The technical virtuosity of Nolan’s production team—notably cinematographer Hoyte Van Hotema, who uses the possibilities of the 70mm Imax format, which alternates with 35mm stock, to the hilt; production designer Nathan Crowley, who deals equally well with a desiccated earth and spaceship interiors; and visual effects supervisor Paul Franklin (working, of course, with a small army of staff)—pervades all of “Interstellar,” but naturally comes into its own in the closing reels, which tie the film’s resolution to its first act in ways that frankly seem at once overextended and incredible, despite all the talk of fifth dimensions and gravitational singularities that are designed to give the ending a scientific-sounding basis. (The conclusion also traffics to an alarming extent in the sentimentality that marked—and marred—the story’s initial stages between McConaughey and Foy.) Debits, moreover, for Hans Zimmer’s score, which, at least in an Imax room, is at times way too overbearing, especially in the bass regions, though there are some imaginative touches in orchestration.

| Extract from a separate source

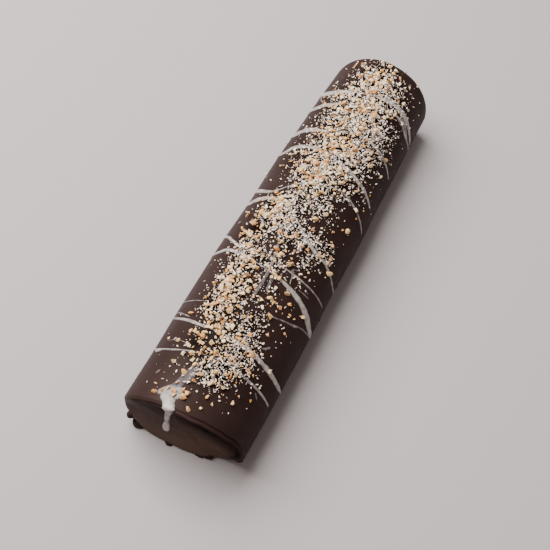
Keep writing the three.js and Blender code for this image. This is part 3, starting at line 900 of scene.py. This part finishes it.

Nolan’s desire to meld human relationships (especially those between fathers and children) with scientifically-based speculation and outer-space action is a noble one. It’s a pity that “Interstellar” doesn’t manage to combine the elements satisfactorily, despite some undoubtedly impressive moments. One can’t help but admire its ambition—this is a film that shoots for the stars. But in the end it can’t escape the gravitational pull of excess verbiage and old-fashioned melodramatics. It winds up feeling more like “2010” than “2001.”